Watch the unboxing of the book and read the story.
Chiyono’s Bucket: Awakening Reimagined couples the story of a thirteenth century Japanese servant named Chiyono with observations about a twenty-first century photograph. Pairing these reflections, I found my way unexpectedly to an understanding of awakening that felt far more approachable than the lofty, unattainable notion of it I had always held.
This letterpress book was a heartfelt collaboration with Jim Wilder, founder of The Wild Apple Press, based in Bethesda, Maryland. Established in the 1960s, The Wild Apple Press focuses on printing original stories about Irish history and culture by Irish writers. All type is handset and printed on a Vandercook No. 3 proof press by Jim, who honors his Irish heritage through his publishing. Luckily for me, Jim made an exception for my story, which veers from his Irish catalog of work.

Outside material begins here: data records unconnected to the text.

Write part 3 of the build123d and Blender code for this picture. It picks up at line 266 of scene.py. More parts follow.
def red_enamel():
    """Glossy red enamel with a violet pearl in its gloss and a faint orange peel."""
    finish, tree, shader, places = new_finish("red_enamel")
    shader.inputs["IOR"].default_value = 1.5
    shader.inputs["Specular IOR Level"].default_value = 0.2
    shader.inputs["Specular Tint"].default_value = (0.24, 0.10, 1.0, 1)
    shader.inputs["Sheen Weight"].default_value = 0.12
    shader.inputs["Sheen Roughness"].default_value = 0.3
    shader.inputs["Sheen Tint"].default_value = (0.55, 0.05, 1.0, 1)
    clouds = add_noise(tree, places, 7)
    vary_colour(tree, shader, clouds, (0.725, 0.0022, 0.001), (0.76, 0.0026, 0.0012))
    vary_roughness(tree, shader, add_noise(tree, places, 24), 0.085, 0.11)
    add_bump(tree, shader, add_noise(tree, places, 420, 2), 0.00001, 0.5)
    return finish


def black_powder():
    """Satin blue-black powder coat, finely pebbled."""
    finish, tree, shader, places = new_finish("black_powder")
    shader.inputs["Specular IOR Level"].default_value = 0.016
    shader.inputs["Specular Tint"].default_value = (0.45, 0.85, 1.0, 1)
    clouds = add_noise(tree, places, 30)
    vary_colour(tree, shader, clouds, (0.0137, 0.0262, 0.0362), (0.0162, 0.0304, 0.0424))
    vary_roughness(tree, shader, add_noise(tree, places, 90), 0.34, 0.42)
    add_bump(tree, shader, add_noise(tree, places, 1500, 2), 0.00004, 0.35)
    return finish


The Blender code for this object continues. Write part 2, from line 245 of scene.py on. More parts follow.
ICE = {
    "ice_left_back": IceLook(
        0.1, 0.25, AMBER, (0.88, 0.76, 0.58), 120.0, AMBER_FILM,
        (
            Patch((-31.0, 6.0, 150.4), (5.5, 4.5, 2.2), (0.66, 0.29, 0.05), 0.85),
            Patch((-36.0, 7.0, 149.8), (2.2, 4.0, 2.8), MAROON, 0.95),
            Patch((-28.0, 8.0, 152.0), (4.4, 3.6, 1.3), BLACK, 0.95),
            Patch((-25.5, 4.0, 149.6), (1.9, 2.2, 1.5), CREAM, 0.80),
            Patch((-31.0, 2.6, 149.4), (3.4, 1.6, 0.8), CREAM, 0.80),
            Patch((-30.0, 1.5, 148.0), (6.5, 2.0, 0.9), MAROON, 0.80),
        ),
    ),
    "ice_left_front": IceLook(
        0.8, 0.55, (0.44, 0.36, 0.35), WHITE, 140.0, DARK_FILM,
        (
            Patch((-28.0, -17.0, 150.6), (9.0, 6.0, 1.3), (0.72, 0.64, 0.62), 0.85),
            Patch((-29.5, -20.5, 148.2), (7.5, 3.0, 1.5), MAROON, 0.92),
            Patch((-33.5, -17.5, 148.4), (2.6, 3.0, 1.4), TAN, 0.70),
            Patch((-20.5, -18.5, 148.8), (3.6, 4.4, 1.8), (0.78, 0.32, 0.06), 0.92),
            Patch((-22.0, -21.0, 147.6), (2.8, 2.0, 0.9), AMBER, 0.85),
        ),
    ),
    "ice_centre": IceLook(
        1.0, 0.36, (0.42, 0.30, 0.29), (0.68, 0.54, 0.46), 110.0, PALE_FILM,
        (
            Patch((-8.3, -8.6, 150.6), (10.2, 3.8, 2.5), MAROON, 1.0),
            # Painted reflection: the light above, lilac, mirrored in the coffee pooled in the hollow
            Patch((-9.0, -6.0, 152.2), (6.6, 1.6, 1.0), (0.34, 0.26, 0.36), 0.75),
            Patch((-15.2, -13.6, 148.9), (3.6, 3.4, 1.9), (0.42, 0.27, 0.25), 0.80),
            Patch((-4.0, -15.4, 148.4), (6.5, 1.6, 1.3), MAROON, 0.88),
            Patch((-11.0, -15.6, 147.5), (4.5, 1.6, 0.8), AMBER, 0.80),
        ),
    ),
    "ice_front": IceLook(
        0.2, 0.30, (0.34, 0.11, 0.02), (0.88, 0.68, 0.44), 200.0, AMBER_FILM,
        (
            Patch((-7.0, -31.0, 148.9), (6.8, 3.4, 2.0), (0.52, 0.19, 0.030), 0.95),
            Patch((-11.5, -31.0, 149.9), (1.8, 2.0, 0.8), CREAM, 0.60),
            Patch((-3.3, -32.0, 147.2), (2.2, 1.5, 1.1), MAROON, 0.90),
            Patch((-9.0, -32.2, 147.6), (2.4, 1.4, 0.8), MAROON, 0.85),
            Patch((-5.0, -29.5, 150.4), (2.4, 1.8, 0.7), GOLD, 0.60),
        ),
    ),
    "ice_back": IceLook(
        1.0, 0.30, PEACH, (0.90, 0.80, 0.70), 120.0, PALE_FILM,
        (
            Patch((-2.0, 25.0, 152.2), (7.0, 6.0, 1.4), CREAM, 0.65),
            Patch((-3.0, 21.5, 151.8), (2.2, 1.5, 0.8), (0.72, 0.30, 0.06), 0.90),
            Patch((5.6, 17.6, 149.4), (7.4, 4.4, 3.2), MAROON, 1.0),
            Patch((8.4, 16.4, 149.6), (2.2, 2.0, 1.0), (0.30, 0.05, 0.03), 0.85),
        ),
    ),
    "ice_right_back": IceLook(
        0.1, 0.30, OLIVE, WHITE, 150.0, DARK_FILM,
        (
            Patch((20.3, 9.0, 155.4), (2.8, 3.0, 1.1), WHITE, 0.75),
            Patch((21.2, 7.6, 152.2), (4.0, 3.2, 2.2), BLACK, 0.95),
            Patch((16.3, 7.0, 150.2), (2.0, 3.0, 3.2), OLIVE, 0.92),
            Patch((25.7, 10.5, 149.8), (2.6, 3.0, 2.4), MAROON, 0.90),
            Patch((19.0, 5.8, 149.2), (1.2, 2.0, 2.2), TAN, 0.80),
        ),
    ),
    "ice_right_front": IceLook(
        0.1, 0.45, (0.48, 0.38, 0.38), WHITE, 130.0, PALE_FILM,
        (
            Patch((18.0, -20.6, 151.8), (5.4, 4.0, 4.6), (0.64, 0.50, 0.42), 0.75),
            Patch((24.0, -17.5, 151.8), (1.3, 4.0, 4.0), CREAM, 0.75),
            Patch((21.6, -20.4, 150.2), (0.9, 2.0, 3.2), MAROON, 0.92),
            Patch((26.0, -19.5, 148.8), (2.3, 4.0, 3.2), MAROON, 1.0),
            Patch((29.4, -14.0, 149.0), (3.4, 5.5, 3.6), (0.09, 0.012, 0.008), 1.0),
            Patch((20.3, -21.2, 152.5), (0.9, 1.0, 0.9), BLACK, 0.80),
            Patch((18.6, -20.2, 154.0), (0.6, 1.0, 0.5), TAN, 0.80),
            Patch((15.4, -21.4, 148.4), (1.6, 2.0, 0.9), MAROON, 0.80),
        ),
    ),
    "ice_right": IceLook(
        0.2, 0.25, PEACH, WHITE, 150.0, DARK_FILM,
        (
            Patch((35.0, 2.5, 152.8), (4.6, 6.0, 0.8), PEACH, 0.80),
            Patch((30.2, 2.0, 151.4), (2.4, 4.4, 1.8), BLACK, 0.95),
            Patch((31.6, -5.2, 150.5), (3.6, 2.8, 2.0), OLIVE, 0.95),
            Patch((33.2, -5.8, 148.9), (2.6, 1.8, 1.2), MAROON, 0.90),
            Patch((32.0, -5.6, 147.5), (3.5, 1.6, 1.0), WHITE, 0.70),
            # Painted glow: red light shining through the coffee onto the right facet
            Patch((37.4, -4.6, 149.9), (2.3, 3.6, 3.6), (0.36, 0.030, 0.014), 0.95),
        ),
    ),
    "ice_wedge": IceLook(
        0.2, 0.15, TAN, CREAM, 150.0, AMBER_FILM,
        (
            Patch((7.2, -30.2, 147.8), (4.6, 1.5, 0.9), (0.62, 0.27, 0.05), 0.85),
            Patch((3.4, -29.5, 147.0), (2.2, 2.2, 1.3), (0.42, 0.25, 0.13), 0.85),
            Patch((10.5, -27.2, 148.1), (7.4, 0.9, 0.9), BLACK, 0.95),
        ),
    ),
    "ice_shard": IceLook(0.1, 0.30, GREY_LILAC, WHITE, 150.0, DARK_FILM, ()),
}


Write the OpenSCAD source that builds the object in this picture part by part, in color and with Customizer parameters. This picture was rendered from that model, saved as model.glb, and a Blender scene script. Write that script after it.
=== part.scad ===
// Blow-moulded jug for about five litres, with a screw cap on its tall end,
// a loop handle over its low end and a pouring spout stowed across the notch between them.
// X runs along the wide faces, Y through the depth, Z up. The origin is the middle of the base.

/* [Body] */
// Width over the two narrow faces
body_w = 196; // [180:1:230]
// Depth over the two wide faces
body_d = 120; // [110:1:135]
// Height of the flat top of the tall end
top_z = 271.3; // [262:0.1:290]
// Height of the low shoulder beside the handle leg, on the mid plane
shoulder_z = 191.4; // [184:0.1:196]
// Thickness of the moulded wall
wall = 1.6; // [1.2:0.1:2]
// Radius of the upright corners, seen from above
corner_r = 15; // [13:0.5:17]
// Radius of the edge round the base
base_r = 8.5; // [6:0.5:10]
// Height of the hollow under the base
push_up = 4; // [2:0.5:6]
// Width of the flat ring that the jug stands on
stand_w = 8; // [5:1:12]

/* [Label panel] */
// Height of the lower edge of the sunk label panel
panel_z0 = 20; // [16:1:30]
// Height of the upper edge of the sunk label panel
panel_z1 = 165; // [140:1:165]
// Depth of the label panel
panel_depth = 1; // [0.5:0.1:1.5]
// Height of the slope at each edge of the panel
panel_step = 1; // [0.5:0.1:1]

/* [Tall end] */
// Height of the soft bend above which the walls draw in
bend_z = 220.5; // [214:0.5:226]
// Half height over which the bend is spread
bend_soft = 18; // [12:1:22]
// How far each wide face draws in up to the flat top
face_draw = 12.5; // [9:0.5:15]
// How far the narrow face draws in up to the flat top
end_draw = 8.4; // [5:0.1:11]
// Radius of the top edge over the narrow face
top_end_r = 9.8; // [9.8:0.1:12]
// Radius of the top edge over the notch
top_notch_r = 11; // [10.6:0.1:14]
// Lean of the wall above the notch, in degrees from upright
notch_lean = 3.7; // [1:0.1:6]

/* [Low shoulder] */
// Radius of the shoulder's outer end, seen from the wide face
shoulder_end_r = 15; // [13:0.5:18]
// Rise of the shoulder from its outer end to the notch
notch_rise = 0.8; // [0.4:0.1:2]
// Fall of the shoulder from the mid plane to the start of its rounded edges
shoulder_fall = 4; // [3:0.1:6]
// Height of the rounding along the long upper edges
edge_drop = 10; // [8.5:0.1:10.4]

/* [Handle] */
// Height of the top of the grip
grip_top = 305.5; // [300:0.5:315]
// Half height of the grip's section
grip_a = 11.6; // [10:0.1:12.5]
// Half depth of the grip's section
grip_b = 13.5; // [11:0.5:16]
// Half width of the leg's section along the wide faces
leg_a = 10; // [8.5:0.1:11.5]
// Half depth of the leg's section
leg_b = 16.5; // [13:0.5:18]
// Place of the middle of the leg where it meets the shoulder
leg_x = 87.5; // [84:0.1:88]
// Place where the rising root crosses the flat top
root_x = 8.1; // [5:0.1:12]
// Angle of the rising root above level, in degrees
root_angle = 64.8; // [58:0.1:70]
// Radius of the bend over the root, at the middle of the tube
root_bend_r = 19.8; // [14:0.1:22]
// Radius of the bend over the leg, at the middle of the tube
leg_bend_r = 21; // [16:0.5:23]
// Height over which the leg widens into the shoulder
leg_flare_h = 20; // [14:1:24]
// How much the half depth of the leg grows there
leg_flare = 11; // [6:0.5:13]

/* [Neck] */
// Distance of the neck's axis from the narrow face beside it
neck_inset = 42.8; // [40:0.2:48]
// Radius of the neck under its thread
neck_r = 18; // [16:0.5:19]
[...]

Originally, the essay was an assignment for a class with Dr. Ayo Yetunde on Buddhist spiritual and pastoral care at United Theological Seminary of the Twin Cities. This was during my stint in seminary before I found my way to the Master of Fine Arts program I am soon to complete. Our assignment was to write and deliver a dharma talk. The photograph that is central to the reflection is one I took while on a trip to New Mexico with a small group from the Seminary. On that same trip, I heard the story of Chiyono for the first time. I suppose this is how the two became unlikely partners in contemplation.
My friendship with Jim dates to the late 1960s. Seen in this photo, I am the shortest one in the group. Jim is on the far right. An old and dear family friend, Jim and I share a passion for the written word, for beautiful typography, artfully designed pages, and meaningful stories. We’re the kind of people who use instructions like “just a titch to the left” and we understand exactly what the other means by this. We also appreciate how even small adjustments can be enormously impactful.
Though it has been about a year and a half since the book was published, I still have the same excitement when I hold the slim volume in my hands as I did when I first unboxed my copies in the summer of 2021. I relish Jim’s attention to details: the weight and texture of the handmade paper he selected; the particular shade of blue he mixed for the title; the careful placement of the photograph after printing was complete; the hand sewn binding; and the tidy knot in the crease of the center page spread. The story was printed as an edition of sixty copies.
A testament to Jim’s artistry, works from The Wild Apple Press are held by the Royal Irish Academy Library; National Library of Ireland; Russell Library, Maynooth University; Early Printed Books, Trinity College Dublin; Burns Library, Boston College; Beinecke Rare Book and Manuscript Library, Yale University; Catholic University of America; and Special Collections, University of Delaware. In 2017, the National Print Museum of Ireland hosted an exhibition featuring The Wild Apple Press.
While my stories often take a completely digital form, I have deep and abiding love for the feel of a book in my hands and the crisp sound of a page turning. Telling stories the old-fashioned way will always have a place in my heart.